自民党の秋田県連は佐竹氏支持を決めたが、一部の地方議員は村岡氏の支援に回る意向を示し“保守分裂選挙”の様相。秋田出身の菅首相は村岡氏と親交があり、陰で肩入れしているとの見方もあり、選挙戦の行方に注目が集まっている。

福岡県知事選が注目されるのは2019年4月の前回選挙で保守分裂となった経緯があるからだ。過去2回の選挙で自民党が支援した現職の小川洋氏に対し、地元選出の麻生太郎財務相兼副総理らが主導して対抗馬を擁立。自民党は麻生氏が支援する新人候補を推薦したが、麻生氏と“犬猿の仲”で知られる二階派の武田良太総務相ら一部の国会議員が現職を支持し、結果的に小川氏が約95万票の大差をつけて圧勝した。

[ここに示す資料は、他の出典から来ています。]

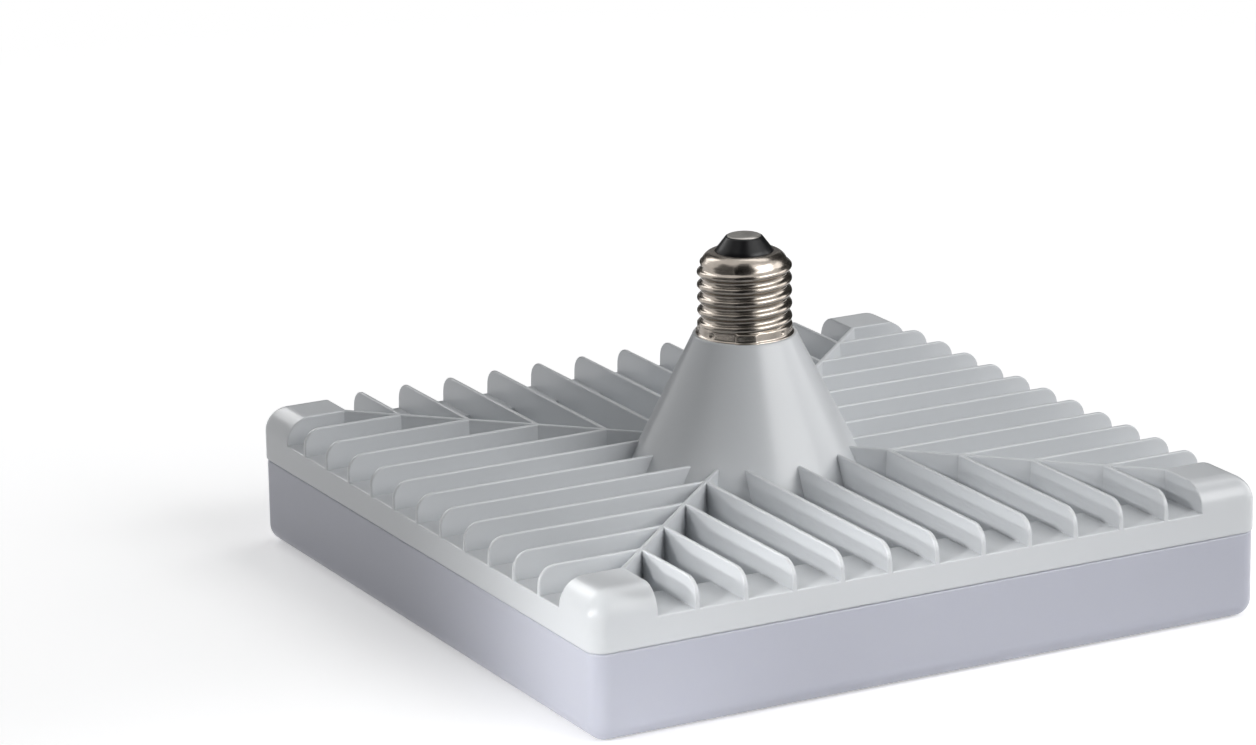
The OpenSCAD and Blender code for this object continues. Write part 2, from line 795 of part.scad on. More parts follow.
module fuse_resistor() {
    neck_r = 0.8 * fuse_r;
    cap_len = 0.2 * fuse_len;
    axis_y = driver_face + standoff + fuse_r;
    color("#c8bba0") {
        translate([fuse_x, axis_y, fuse_z - fuse_len / 2]) {
            cylinder(r = neck_r, h = fuse_len);
            for (low = [0, fuse_len - cap_len]) translate([0, 0, low])
                cylinder(r = fuse_r, h = cap_len);
        }
        for (side = [-1, 1]) {
            pin(fuse_x, fuse_z + side * fuse_pin_z, axis_y);
            translate([fuse_x, axis_y, fuse_z + side * fuse_pin_z]) sphere(pin_r);
        }
        translate([fuse_x, axis_y, fuse_z - fuse_pin_z]) cylinder(r = pin_r, h = 2 * fuse_pin_z);
    }
}

// Moulded surface-mount body on the driver board's back, with legs along its two long sides
module moulded_part(w, h, t, legs, leg_w, leg_out) {
    leg_step = w / legs;
    plate_y(-driver_face - t, -driver_face - leg_t) square([w, h], center = true);
    for (i = [0:legs - 1], side = [-1, 1])
        translate([(i - (legs - 1) / 2) * leg_step - leg_w / 2, -driver_face - leg_t,
            side * (h / 2 + leg_out / 2) - leg_out])
            cube([leg_w, leg_t, 2 * leg_out]);
}

module bridge_rectifier() {
    leg_w = 1.1;
    leg_out = 0.9;
    color("#1f2124") translate([bridge_x, 0, bridge_z])
        moulded_part(bridge_w, bridge_h, bridge_t, 2, leg_w, leg_out);
}

module driver_chip() {
    leg_w = 0.45;
    leg_out = 0.8;
    color("#1f2124") translate([chip_x, 0, chip_z])
        moulded_part(chip_w, chip_h, chip_t, 4, leg_w, leg_out);
}

module output_diode() {
    leg_w = 2;
    leg_out = 0.7;
    color("#1f2124") translate([diode_x, 0, diode_z]) rotate([0, 90, 0])
        moulded_part(diode_h, diode_w, diode_t, 1, leg_w, leg_out);
}

module chip_resistors() {
    color("#303236") for (share = resistor_shares)
        translate([across(share, resistor_z), 0, resistor_z])
            plate_y(-driver_face - resistor_t, -driver_face)
                square([resistor_h, resistor_w], center = true);
}

// Round tube along a list of points, with its frame carried from ring to ring
tube_sides = 8;
function unit(v) = v / norm(v);
function tangent(path, i) =
    unit(path[min(i + 1, len(path) - 1)] - path[max(i - 1, 0)]);
function carried(side, along) = unit(side - (side * along) * along);
function ring(centre, side, along, r) =
    let (other = cross(along, side))
    [for (k = [0:tube_sides - 1]) let (a = 360 * k / tube_sides)
        centre + r * (cos(a) * side + sin(a) * other)];
function tube_rings(path, r, side, i = 0) =
    i == len(path) ? [] :
    let (along = tangent(path, i), here = carried(side, along))
    concat(ring(path[i], here, along, r), tube_rings(path, r, here, i + 1));
function tube_faces(rings) = [
    [for (k = [0:tube_sides - 1]) k],
    for (i = [0:rings - 2], k = [0:tube_sides - 1])
        let (a = i * tube_sides + k, b = i * tube_sides + (k + 1) % tube_sides)
            each [[a, b + tube_sides, b], [a, a + tube_sides, b + tube_sides]],
    [for (k = [tube_sides - 1:-1:0]) (rings - 1) * tube_sides + k]
];

module tube(path, r, side) {
    polyhedron(points = tube_rings(path, r, side), faces = tube_faces(len(path)));
}

// Smooth path through chosen points, straight at its two ends
path_steps = 4;
function spline_point(a, b, c, d, t) =
    0.5 * (2 * b + (c - a) * t + (2 * a - 5 * b + 4 * c - d) * t * t
        + (3 * b - a - 3 * c + d) * t * t * t);
function smooth(p) = concat(
    [for (i = [0:len(p) - 2], s = [0:path_steps - 1])
        spline_point(p[max(i - 1, 0)], p[i], p[i + 1], p[min(i + 2, len(p) - 1)], s / path_steps)],
    [p[len(p) - 1]]);

// Output lead from the driver board down through the boards to the terminal
function output_route(x) = [
    [x, -driver_face, output_lead_z],
    [x, driver_face + lead_d, output_lead_z],
    [x, lead_drop_y - lead_d, output_lead_z - lead_d / 3],
    [x, lead_drop_y, output_lead_z - 1.6 * lead_d],
    [x, lead_drop_y, ceiling_z],
    [x, lead_drop_y + lead_d / 4, terminal_lead_z + 1.1 * lead_d],
    [x, lead_drop_y + 1.8 * lead_d, terminal_lead_z],
    [x, terminal_y - lead_d, terminal_lead_z],
    [x, terminal_y + terminal_bite, terminal_lead_z]
];

module output_lead_red() {
    color("#c0282d") tube(smooth(output_route(lead_pole_gap / 2)), lead_d / 2, [1, 0, 0]);
}

module output_lead_black() {
    color("#222222") tube(smooth(output_route(-lead_pole_gap / 2)), lead_d / 2, [1, 0, 0]);
}

// Lead from the driver board's tongue to the stem of the centre contact
centre_route = [
    [centre_lead_x, driver_face, input_lead_z],
    [centre_lead_x, -driver_face - input_lead_d, input_lead_z],
    [0.8 * centre_lead_x, -driver_face - 2 * input_lead_d, input_lead_z + 2.5 * input_lead_d],
    [0.3 * centre_lead_x, -driver_face, collar_z],
    [0, 0, collar_z + 3 * input_lead_d],
    [0, 0, stem_z - input_lead_d],
    [0, 0, stem_z]
];

module input_lead_centre() {
    color("#e8e8e8") tube(smooth(centre_route), input_lead_d / 2, [1, 0, 0]);
}

// Lead from the tongue over the collar's edge into its groove against the shell
function shell_lead_run() = 0.4 * collar_h;
groove_x = -collar_r + input_lead_d / 2;
over_z = collar_z + input_lead_d;
shell_route = [
    [shell_lead_x, driver_face, input_lead_z],
    [shell_lead_x, -driver_face - input_lead_d, input_lead_z],
    [shell_lead_x, -driver_face - 2 * input_lead_d, input_lead_z + 2 * input_lead_d],
    [shell_lead_x - input_lead_d, -driver_face - input_lead_d, collar_z - input_lead_d],
    [-collar_in_r + input_lead_d, -input_lead_d / 2, over_z],
    [-collar_r + collar_wall / 2, 0, over_z + input_lead_d / 2],
    [groove_x, 0, collar_z - input_lead_d / 2],
    [groove_x, 0, collar_z - shell_lead_run() / 2],
    [groove_x, 0, collar_z - shell_lead_run() + input_lead_d]
];

module input_lead_shell() {
    color("#7d3b2a") tube(smooth(shell_route), input_lead_d / 2, [1, 0, 0]);
}

// Share of the thread's depth that stands at u turns from a crest: two equal arcs
function knuckle(u) =
    let (t = abs(u - round(u)) * thread_pitch, q = thread_pitch / 4)
    t <= q ? 1 - (thread_arc_r - sqrt(thread_arc_r ^ 2 - t ^ 2)) / thread_depth
        : (thread_arc_r - sqrt(thread_arc_r ^ 2 - (2 * q - t) ^ 2)) / thread_depth;
function ramp(x) = min(max(x, 0), 1);
function ease(x) = let (t = ramp(x)) t * t * (3 - 2 * t);
function skirt_part(s) = 1 - ease((s - skirt_h) / skirt_blend_h);
function thread_part(s, a) =
    knuckle(s / thread_pitch - a / 360 - thread_start_turns)
    * (1 - ease((s - thread_fade_top + thread_fade_h) / thread_fade_h));
function flare_part(s) = skirt_flare * (1 - ease(3 * s / skirt_h)) ^ 2;
function shell_out_r(s, a) =
    root_r + thread_depth * max(skirt_part(s), thread_part(s, a)) + flare_part(s);

// Rings of the shell: heights below the dome, then angles over the dome
thread_row_h = thread_pitch / rows_per_turn;
skirt_row_shares = [0, 0.12, 0.35, 0.7];
low_rows = [for (share = skirt_row_shares) share * skirt_h];
thread_rows = floor((dome_h - skirt_h) / thread_row_h);
wall_rows = [for (i = [0:thread_rows]) skirt_h + i * (dome_h - skirt_h) / thread_rows];
straight_rows = concat(low_rows, wall_rows);
dome_angles = [for (i = [1:dome_steps]) 90 * i / dome_steps];
function shell_ring(s, inset) =
    [for (k = [0:cap_segments - 1])
        let (a = 360 * k / cap_segments, r = shell_out_r(s, a) - inset)
            [r * cos(a), r * sin(a), s]];
function dome_ring(phi, inset) =
    [for (k = [0:cap_segments - 1])
        let (a = 360 * k / cap_segments, s = dome_h + (dome_r - inset) * sin(phi),
            ridge = thread_depth * thread_part(dome_h + dome_r * sin(phi), a) * cos(phi),
            r = crown_r + (dome_r - inset) * cos(phi) + ridge)
                [r * cos(a), r * sin(a), s]];
shell_outside = [for (s = straight_rows) each shell_ring(s, 0),
    for (phi = dome_angles) each dome_ring(phi, 0)];
shell_inside = [for (s = straight_rows) each shell_ring(s, shell_t),
    for (phi = dome_angles) each dome_ring(phi, shell_t)];
shell_rows = len(straight_rows) + dome_steps;

module cap_shell() {
    n = cap_segments;
    base = shell_rows * n;
    faces = [
        for (i = [0:shell_rows - 2], k = [0:n - 1])
            let (a = i * n + k, b = i * n + (k + 1) % n)
            each [[a, b + n, b], [a, a + n, b + n],
                [base + a, base + b, base + b + n], [base + a, base + b + n, base + a + n]],
        for (k = [0:n - 1])
            let (b = (k + 1) % n, top = (shell_rows - 1) * n)
            each [[k, b, base + b], [k, base + b, base + k],
                [top + k, base + top + b, top + b], [top + k, base + top + k, base + top + b]]
    ];
    color("#b3a79b") translate([0, 0, seat_z])
        polyhedron(points = concat(shell_outside, shell_inside), faces = faces);
}

module cap_insulator() {
    color("#17181a") difference() {
        rotate_extrude() {
            polygon([[0, crown_z - 2 * shell_t], [crown_r - fit_gap, crown_z - 2 * shell_t],
                [crown_r - fit_gap, crown_z + shell_t / 2], [insulator_top_r, insulator_z],
                [0, insulator_z]]);
            square_from(0, insulator_flange_z, crown_r - fit_gap, crown_z - insulator_flange_z);
            square_from(0, insulator_flange_z, insulator_flange_r, insulator_flange_t);
        }
        translate([0, 0, insulator_flange_z - cut])
            cylinder(r = stem_r + fit_gap, h = insulator_z - insulator_flange_z + 2 * cut);
    }
}

module centre_contact() {
    flat_r = contact_rim_share * contact_r;
    color("#a9a59f") rotate_extrude() {
        polygon([[0, insulator_z], [contact_r, insulator_z], [contact_r, insulator_z + contact_t / 3],
            [flat_r, insulator_z + contact_t], [0, insulator_z + contact_t]]);
        square_from(0, stem_z, stem_r, stem_len + contact_t / 2);
    }
}

diffuser();
housing();
heat_spreader();
led_board();
led_chips();
board_screws();
wire_terminal();
driver_board();
inductor_core();
inductor_bobbin();
inductor_winding();
input_capacitor();
output_capacitor();
film_capacitor();
filter_choke();
varistor();
fuse_resistor();
bridge_rectifier();
driver_chip();
output_diode();
chip_resistors();
output_lead_red();
output_lead_black();
input_lead_centre();
input_lead_shell();
cap_shell();
cap_insulator();
centre_contact();
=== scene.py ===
import math

import bmesh
import bpy
from mathutils import Matrix, Vector

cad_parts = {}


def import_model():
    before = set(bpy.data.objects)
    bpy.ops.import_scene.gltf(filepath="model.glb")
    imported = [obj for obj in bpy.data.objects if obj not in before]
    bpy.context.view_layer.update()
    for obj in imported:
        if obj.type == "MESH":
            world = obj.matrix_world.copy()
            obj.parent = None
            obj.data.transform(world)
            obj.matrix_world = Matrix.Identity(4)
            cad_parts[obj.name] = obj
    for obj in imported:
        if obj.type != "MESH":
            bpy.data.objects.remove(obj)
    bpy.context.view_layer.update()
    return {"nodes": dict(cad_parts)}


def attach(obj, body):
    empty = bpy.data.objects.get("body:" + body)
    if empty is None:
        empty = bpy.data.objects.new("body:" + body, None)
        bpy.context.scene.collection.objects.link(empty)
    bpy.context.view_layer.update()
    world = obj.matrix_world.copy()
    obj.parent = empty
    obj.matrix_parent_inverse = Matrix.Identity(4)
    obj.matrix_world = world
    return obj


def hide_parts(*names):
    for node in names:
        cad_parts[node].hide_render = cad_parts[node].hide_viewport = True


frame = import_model()
MM = 0.001

# Housing in millimetres, with its heights above the light face
HALF, EDGE_R, WALL = 102.1, 5.0, 2.0
SEAM_Z, FLOOR_Z, RIM_Z, TOP_Z, SEAT_Z = 24.4, 29.3, 32.3, 40.1, 71.1
CEILING_Z = FLOOR_Z - WALL
RECESS_HALF, RECESS_R = HALF - 18.0, 1.5
CHANNEL_WIDTH, CHANNEL_R, CHANNEL_H = 14, 1, 3
BLOCK_IN, BLOCK_R = HALF - 18.9, 7.4
FIN_PITCH, SIDE_FINS = 14.35, 5
FIN_ROOT, FIN_TIP, FIN_FILLET = 1.8, 1.2, 0.5
NECK_TOP_R, NECK_FOOT_R, NECK_WALL = 14.3, 35.0, 2.3
NECK_SLOPE = (NECK_FOOT_R - NECK_TOP_R) / (SEAT_Z - FLOOR_Z)
NECK_ROOF_Z = SEAT_Z - 2.5
COLLAR_R, COLLAR_H, COLLAR_BORE_R = 11.6, 15, 9.8
LEDGE_R, LEDGE_H = 12.2, 2.1

# Small roundings at the seam, the rim, the step behind the fins and the neck's lip, which draws in by LIP_IN
SEAM_SOFT, RIM_SOFT, STEP_SOFT, LIP_SOFT, LIP_IN = 0.7, 0.45, 0.5, 0.7, 0.63

# Least corner radius, and reach of a cut past a face
SHARP_R, PAST = 0.02, 1

# How deep fins and neck stand in the floor, and blocks in the rim
SINK, BLOCK_SINK = 1.2, 2

# Diffuser, whose tongue stands inside the rim
DIFFUSER_HALF, DIFFUSER_WALL = HALF - 0.25, 1.8
TONGUE_HALF, TONGUE_T, TONGUE_R = HALF - WALL - 0.15, 1.4, 3
TONGUE_TOP_Z, TONGUE_FOOT_Z = SEAM_Z + 3.6, SEAM_Z - 3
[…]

それから約2年という短期間で再び選挙となれば、再び麻生氏と武田氏との間で候補者の選定をめぐる熾烈な争いが予想される。麻生氏と、武田氏が所属する二階派の領袖、二階俊博幹事長はともに菅内閣を支える2本柱。菅首相は難しい調整を迫られることとなり、調整に失敗すれば政権の屋台骨がぐらつく可能性もある。

ワクチン接種と五輪組織委員会の後任人事

国会議員にとって最大の関心事は衆院選の行方だ。特に小選挙区制度になってからは“風”(浮動票)に大きく左右されるようになったため、自分の政党が有利な状況で選挙を戦いたいというのは議員たちの脳裏に強く刻み込まれている。

現在の衆院議員の任期は2021年の10月21日で、それまでに必ず総選挙が行われる。仮に菅首相の下で初めて行われる3つの国政選挙で全敗し、地方選でも調整力を発揮できなければ“選挙の顔”や“自民党総裁”としての適性に疑問符がつく。そうなれば発信力の高い河野太郎行政改革担当相らに“顔”をすげ替え、総選挙を戦った方が良い……との声が噴出する可能性もある。

首相にとって就任以来、最大の試練となる4月の3補選・再選。これを乗り切るには、まずは足元の課題である新型コロナウイルスのワクチン接種と東京五輪組織委員会会長人事、この2つを国民の理解を得られるかたちできっちり進めることが最低条件となる。組織委員会会長には橋本聖子五輪相が浮上しているが、候補者検討委員会のメンバーすら公開しないことに“密室人事”との批判もある。コロナワクチンの接種も2月17日に始まったが、首相にとっては気の抜けない日々が続く。